:: Supplied information ::
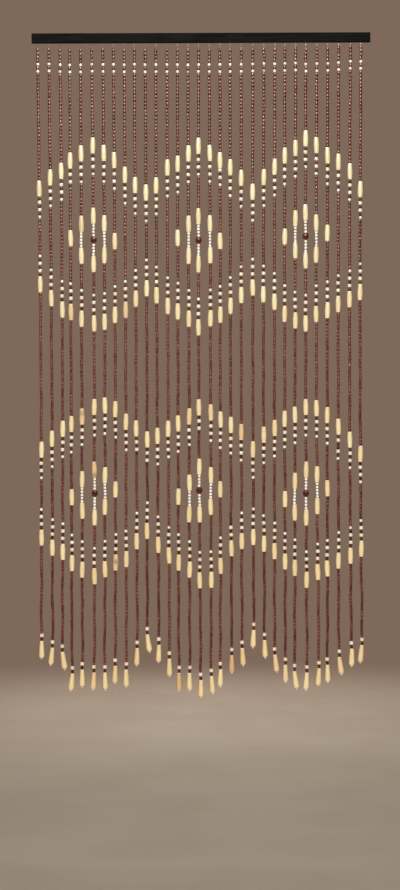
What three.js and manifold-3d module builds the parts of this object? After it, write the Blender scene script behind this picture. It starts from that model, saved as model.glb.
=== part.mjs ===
// Bead curtain with its hanging rail. Thirty-one beaded strings hang side by side under a black batten.
// Two rows of three diamonds lie between zigzag lines of long turned beads, and a drop ends each string.
// Millimetres, +Z up, front towards -Y, origin at the middle of the batten's back face.
// A depth is measured downwards from the batten's top face.

import * as THREE from "three";
import { mergeVertices } from "three/addons/utils/BufferGeometryUtils.js";
import Module from "manifold-3d";

const wasm = await Module();
wasm.setup();

// The batten, and the groove in its underside that takes the strings' root strip
const RAIL_LENGTH = 900;
const RAIL_DEPTH = 20;
const RAIL_HEIGHT = 25;
const RAIL_EDGE_RADIUS = 1.5;
const RAIL_EDGE_STEPS = 3;
const STRIP_LENGTH = 888;
const STRIP_WIDTH = 6.4;
const STRIP_HEIGHT = 6;
const CLEARANCE = 0.3;

// Where the strings hang
const FIRST_STRING_X = -437;
const STRING_PITCH = 28.8;
const CURTAIN_DEPTH = 1778;

// Each bead's length along the thread, with the play it has there
const LENGTHS = {
  red: 9.5,
  black: 10,
  white: 9.1,
  seed: 8.4,
  barrel: 9.6,
  long: 43,
  heart: 18,
  drop: 46,
  tip: 4.5,
};

// Half widths, at shares of a turned bead's length counted from its top
const THREAD_HALF_WIDTH = 1.5;
const STRING_HALF_WIDTH = 4;
const TURNED_SHAPES = {
  long: [[0, 5.1], [0.3, 6.9], [0.7, 6.9], [1, 5.1]],
  heart: [[0, 4.6], [0.3, 8.5], [0.7, 8.5], [1, 4.6]],
  drop: [[0, 4.9], [0.8, 7.5], [1, 6.2]],
  tip: [[0, 2.3], [1, 2.3]],
};

// The runs of beads that every string repeats
const CROWN = ["white", "red", "white"];
const CROWN_REDS = 4;
const ZIGZAG = ["long", "black", "barrel", "black", "barrel", "black", "white"];
const HEM = ["barrel", "black", "drop", "tip"];
const STRINGS_PER_DIAMOND = 10;
const FIRST_APEX = 5;
const SEEDS = Array(4).fill("seed");

// A diamond's beads on a string, by that string's distance from the diamond's middle
const DIAMOND = [
  ["long", ...SEEDS, "heart", ...SEEDS, "long"],
  ["long", ...SEEDS, "seed", "long"],
  ["long"],
];

// The stringing chart, a row for each string from the left.
// nudge, belly, foot: millimetres to the right of its even place at the batten, half way down and at the foot.
// thread: bare thread under the batten. swing: degrees that the drop leans to the right.
// crown, waist, tail: red beads above the upper zigzag pair, between the pairs and above the hem.
// upper, lower: red beads inside a pair, given as those above and below where a diamond lies between.
const CHART_COLUMNS = [
  "nudge", "thread", "crown", "upper", "waist", "lower", "tail", "belly", "foot", "swing",
];
const CHART = [
  [2, 13, 30, [10], 42, [8], 25, 4, 0, 0],
  [3, 12, 27, [17], 35, [14], 24, 3, 0, -5.5],
  [4, 14, 25, [22], 29, [18], 24, 3, -4, 8],
  [1, 15, 22, [11, 10], 27, [10, 8], 27, 0, -3, -6],
  [1, 15, 20, [9, 7], 23, [7, 6], 24, 0, -4, 0.5],
  [2, 13, 18, [9, 6], 19, [7, 6], 23, 3, -2, -3],
  [3, 14, 20, [9, 8], 19, [9, 7], 25, 2, -4, 2],
  [2, 14, 22, [12, 10], 22, [12, 10], 25, 2, -3, -1],
  [2, 15, 26, [21], 27, [22], 27, 1, -2, 0],
  [0, 14, 29, [15], 32, [15], 26, 1, 1, -2],
  [0, 15, 31, [10], 38, [9], 25, 2, -2, 8],
  [0, 15, 29, [14], 35, [14], 24, -1, 3, -2],
  [1, 15, 24, [22], 30, [19], 25, -1, 1, 0],
  [0, 15, 23, [10, 10], 27, [10, 8], 27, -1, -3, -1],
  [-1, 16, 20, [9, 7], 23, [8, 5], 25, 0, -1, 0],
  [-1, 15, 18, [9, 7], 18, [6, 8], 24, -3, 0, 1],
  [-2, 15, 20, [9, 7], 22, [7, 10], 23, 1, 0, 5],
  [-2, 15, 22, [13, 10], 25, [9, 11], 25, -1, -4, 0],
  [-4, 15, 24, [22], 29, [18], 26, -1, 0, 0],
  [-3, 15, 27, [16], 34, [14], 26, -2, -2, 3],
  [-1, 14, 31, [10], 41, [8], 22, -2, -1, -3],
  [0, 13, 27, [16], 35, [14], 23, -3, -2, 2],
  [0, 14, 24, [21], 31, [18], 25, -2, -4, 7],
  [-2, 13, 21, [12, 11], 25, [12, 7], 25, -2, -2, 0],
  [-2, 12, 19, [9, 9], 22, [8, 5], 25, -2, -6, 7],
  [-4, 15, 16, [10, 7], 19, [7, 7], 22, -2, 1, -3],
  [-3, 14, 18, [11, 6], 22, [8, 8], 23, -4, 4, -4],
  [-3, 13, 21, [11, 11], 25, [10, 12], 23, -2, -3, 2],
  [-3, 11, 23, [23], 30, [20], 23, -2, -1, 8],
  [0, 8, 26, [19], 35, [16], 22, -4, 2, 0],
  [-1, 8, 31, [12], 41, [10], 23, -4, 3, -7],
];

// Slips in the stringing: the beads found at a place of a string's zigzag run, in place of the usual one
const SLIPS = [
  { string: 4, zigzag: 1, place: 7, beads: ["red"] },
  { string: 10, zigzag: 3, place: 7, beads: ["red"] },
  { string: 11, zigzag: 3, place: 7, beads: ["red"] },
  { string: 16, zigzag: 3, place: 7, beads: ["red"] },
  { string: 18, zigzag: 1, place: 2, beads: [] },
  { string: 19, zigzag: 4, place: 7, beads: ["red"] },
  { string: 29, zigzag: 3, place: 4, beads: ["black", "black"] },
];

// A chart row as an object with its column names and its number
function chartRow(values, index) {
  const row = Object.fromEntries(CHART_COLUMNS.map((name, column) => [name, values[column]]));
  row.number = index + 1;
  return row;
}

// How many strings a string lies from the middle of the nearest diamond
function distanceFromApex(row) {
  const place = (row.number - 1) % STRINGS_PER_DIAMOND;
  return Math.abs(place - FIRST_APEX);
}

// One run of a zigzag line, from its long bead to its white one, with any slips in it
function zigzagRun(row, zigzag) {
  const slips = SLIPS.filter((slip) => slip.string === row.number && slip.zigzag === zigzag);
  return ZIGZAG.flatMap((bead, index) => {
    const slip = slips.find((entry) => entry.place === index + 1);
    return slip ? slip.beads : [bead];
  });
}

function reds(count) {
  return Array(count).fill("red");
}

// What lies between the two zigzag lines of a pair
function field(row, counts) {
  if (counts.length === 1) {
    return reds(counts[0]);
  }
  return [...reds(counts[0]), ...DIAMOND[distanceFromApex(row)], ...reds(counts[1])];
}

// All the beads of a string, from the batten down
function beadsOf(row) {
  return [
    ...reds(CROWN_REDS),
    ...CROWN,
    ...reds(row.crown),
    ...zigzagRun(row, 1),
    ...field(row, row.upper),
    ...zigzagRun(row, 2).reverse(),
    ...reds(row.waist),
    ...zigzagRun(row, 3),
    ...field(row, row.lower),
    ...zigzagRun(row, 4).reverse(),
    ...reds(row.tail),
    ...HEM,
  ];
}

// Sideways place of a string at a depth: a shallow belly, and a foot that wanders off
function stringX(row, depth) {
  const share = depth / CURTAIN_DEPTH;
  const evenX = FIRST_STRING_X + STRING_PITCH * (row.number - 1) + row.nudge;
  return evenX + row.belly * Math.sin(Math.PI * share) + row.foot * share * share;
}

// The string's outline as [half width, depth] pairs. Small beads share one plain width, and turned ones swell.
function stringOutline(row) {
  const firstBeadDepth = RAIL_HEIGHT + row.thread;
  const outline = [
    [THREAD_HALF_WIDTH, RAIL_HEIGHT - STRIP_HEIGHT / 2],
    [THREAD_HALF_WIDTH, firstBeadDepth],
    [STRING_HALF_WIDTH, firstBeadDepth],
  ];
  let depth = firstBeadDepth;
  let dropDepth = depth;
  let plain = true;
  for (const bead of beadsOf(row)) {
    const length = LENGTHS[bead];
    const shape = TURNED_SHAPES[bead];
    if (shape && plain) {
      outline.push([STRING_HALF_WIDTH, depth]);
    }
    if (shape) {
      outline.push(...shape.map(([share, halfWidth]) => [halfWidth, depth + share * length]));
    }
    if (!shape && !plain) {
      outline.push([STRING_HALF_WIDTH, depth]);
    }
    if (bead === "drop") {
      dropDepth = depth;
    }
    plain = !shape;
    depth += length;
  }
  return { outline, dropDepth };
}

// A closed geometry as a solid, with its vertices merged and its empty triangles left out
function solidOf(geometry) {
  const bare = geometry.clone();
  bare.deleteAttribute("normal");
  bare.deleteAttribute("uv");
  const merged = mergeVertices(bare, 1e-3);
  const corners = merged.index.array;
  const kept = [];
  for (let i = 0; i < corners.length; i += 3) {
    const [a, b, c] = [corners[i], corners[i + 1], corners[i + 2]];
    if (a !== b && b !== c && c !== a) {
      kept.push(a, b, c);
    }
  }
  const mesh = new wasm.Mesh({
    numProp: 3,
    vertProperties: new Float32Array(merged.attributes.position.array),
    triVerts: new Uint32Array(kept),
  });
  return new wasm.Manifold(mesh);
}

// A solid back as a geometry
function geometryOf(solid) {
  const mesh = solid.getMesh();
  const geometry = new THREE.BufferGeometry();
  geometry.setAttribute("position", new THREE.BufferAttribute(mesh.vertProperties, 3));
  geometry.setIndex(new THREE.BufferAttribute(mesh.triVerts, 1));
  return geometry;
}

// A box given by its size and the middle of its underside
function boxOn(length, width, height, x, y, z) {
  const geometry = new THREE.BoxGeometry(length, width, height);
  geometry.translate(x, y, z + height / 2);
  return geometry;
}

// A string of square section that follows its outline down its own sideways path.
// The drop at its end leans by the swing about the point where it hangs.
function stringGeometry(row) {
  const { outline, dropDepth } = stringOutline(row);
  const top = RAIL_HEIGHT / 2;
  const corners = outline.map(([halfWidth, depth]) => {
    return new THREE.Vector2(halfWidth * Math.SQRT2, top - depth);
  });
  const first = corners[0];
  const last = corners[corners.length - 1];
  const profile = [new THREE.Vector2(0, last.y), ...corners.reverse(), new THREE.Vector2(0, first.y)];
  const geometry = new THREE.LatheGeometry(profile, 4, Math.PI / 4);
  geometry.rotateX(Math.PI / 2);
  const lean = Math.tan(THREE.MathUtils.degToRad(row.swing));
  const positions = geometry.attributes.position;
  for (let i = 0; i < positions.count; i += 1) {
    const depth = top - positions.getZ(i);
    const hanging = Math.max(0, depth - dropDepth);
    positions.setX(i, positions.getX(i) + stringX(row, depth) + lean * hanging);
    positions.setY(i, positions.getY(i) - RAIL_DEPTH / 2);
  }
  return geometry;
}

// All strings fused at their roots into the narrow strip that holds them
function stringsGeometry() {
  const underside = -RAIL_HEIGHT / 2;
  const strip = boxOn(STRIP_LENGTH, STRIP_WIDTH, STRIP_HEIGHT, 0, -RAIL_DEPTH / 2, underside);
  const strings = CHART.map((values, index) => solidOf(stringGeometry(chartRow(values, index))));
  return geometryOf(strings.reduce((whole, string) => whole.add(string), solidOf(strip)));
}

// The batten: a rectangle with rounded long edges, grooved from below
function railGeometry() {
  const radius = RAIL_EDGE_RADIUS;
  const halfDepth = RAIL_DEPTH / 2;
  const halfHeight = RAIL_HEIGHT / 2;
  const section = new THREE.Shape();
  section.absarc(halfDepth - radius, halfHeight - radius, radius, 0, Math.PI / 2);
  section.absarc(radius - halfDepth, halfHeight - radius, radius, Math.PI / 2, Math.PI);
  section.absarc(radius - halfDepth, radius - halfHeight, radius, Math.PI, 1.5 * Math.PI);
  section.absarc(halfDepth - radius, radius - halfHeight, radius, 1.5 * Math.PI, 2 * Math.PI);
  const bar = new THREE.ExtrudeGeometry(section, {
    depth: RAIL_LENGTH,
    bevelEnabled: false,
    curveSegments: RAIL_EDGE_STEPS,
  });
  bar.translate(0, 0, -RAIL_LENGTH / 2);
  bar.rotateX(Math.PI / 2);
  bar.rotateZ(Math.PI / 2);
  bar.translate(0, -halfDepth, 0);
  const groove = boxOn(
    STRIP_LENGTH + 2 * CLEARANCE,
    STRIP_WIDTH + 2 * CLEARANCE,
    STRIP_HEIGHT + CLEARANCE + RAIL_HEIGHT,
    0,
    -halfDepth,
    -halfHeight - RAIL_HEIGHT,
  );
  return geometryOf(solidOf(bar).subtract(solidOf(groove)));
}

function named(name, geometry, material) {
  const mesh = new THREE.Mesh(geometry, material);
  mesh.name = name;
  return mesh;
}

const blackPaint = new THREE.MeshStandardMaterial({ color: 0x1c2020, roughness: 0.6, metalness: 0 });
const redBead = new THREE.MeshStandardMaterial({ color: 0x6e2a22, roughness: 0.4, metalness: 0 });

const group = new THREE.Group();
group.add(named("rail", railGeometry(), blackPaint));
group.add(named("strings", stringsGeometry(), redBead));

export default group;
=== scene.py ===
"""Bead curtain under a black batten: thirty-one threads strung with small turned beads.

Two rows of three diamonds lie between zigzag lines of long pale beads, on a ground of small red beads,
and a drop ends each string. Metres, +Z up, front towards -Y, origin at the middle of the batten's back
face. A depth is measured downwards from the batten's top face.
"""

import logging
from dataclasses import dataclass
from enum import Enum
from typing import Any

import bpy
import numpy as np
from mathutils import Matrix, Vector


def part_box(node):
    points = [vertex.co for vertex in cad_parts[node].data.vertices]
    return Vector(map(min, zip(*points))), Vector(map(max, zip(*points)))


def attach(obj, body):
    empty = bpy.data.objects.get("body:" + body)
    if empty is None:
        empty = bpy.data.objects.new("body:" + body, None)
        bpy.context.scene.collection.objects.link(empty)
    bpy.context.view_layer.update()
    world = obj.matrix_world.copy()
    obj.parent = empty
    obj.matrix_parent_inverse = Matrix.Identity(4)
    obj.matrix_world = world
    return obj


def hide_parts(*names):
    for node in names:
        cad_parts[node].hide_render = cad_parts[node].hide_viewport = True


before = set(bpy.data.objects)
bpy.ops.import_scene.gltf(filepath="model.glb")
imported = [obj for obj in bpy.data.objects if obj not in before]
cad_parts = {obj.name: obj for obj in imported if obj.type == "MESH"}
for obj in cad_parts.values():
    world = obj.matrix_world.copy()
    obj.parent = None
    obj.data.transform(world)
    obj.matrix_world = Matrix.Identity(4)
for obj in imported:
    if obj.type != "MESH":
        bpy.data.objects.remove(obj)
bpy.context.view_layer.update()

LOG = logging.getLogger("bead_curtain")
BODY = "root"
RAIL_NODE = "rail"
STRINGS_NODE = "strings"
ATLAS = "OFBake"
ATLAS_MIDDLE = 0.5
MM = 0.001
SEED = 31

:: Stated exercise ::
Quote the listing word for word from its first line through the line in which "wasm.setup();" appears.

:: The response ::
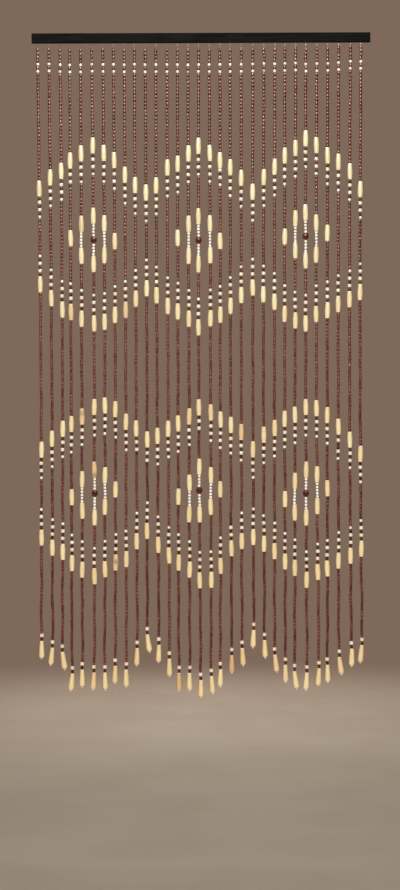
What three.js and manifold-3d module builds the parts of this object? After it, write the Blender scene script behind this picture. It starts from that model, saved as model.glb.
=== part.mjs ===
// Bead curtain with its hanging rail. Thirty-one beaded strings hang side by side under a black batten.
// Two rows of three diamonds lie between zigzag lines of long turned beads, and a drop ends each string.
// Millimetres, +Z up, front towards -Y, origin at the middle of the batten's back face.
// A depth is measured downwards from the batten's top face.

import * as THREE from "three";
import { mergeVertices } from "three/addons/utils/BufferGeometryUtils.js";
import Module from "manifold-3d";

const wasm = await Module();
wasm.setup();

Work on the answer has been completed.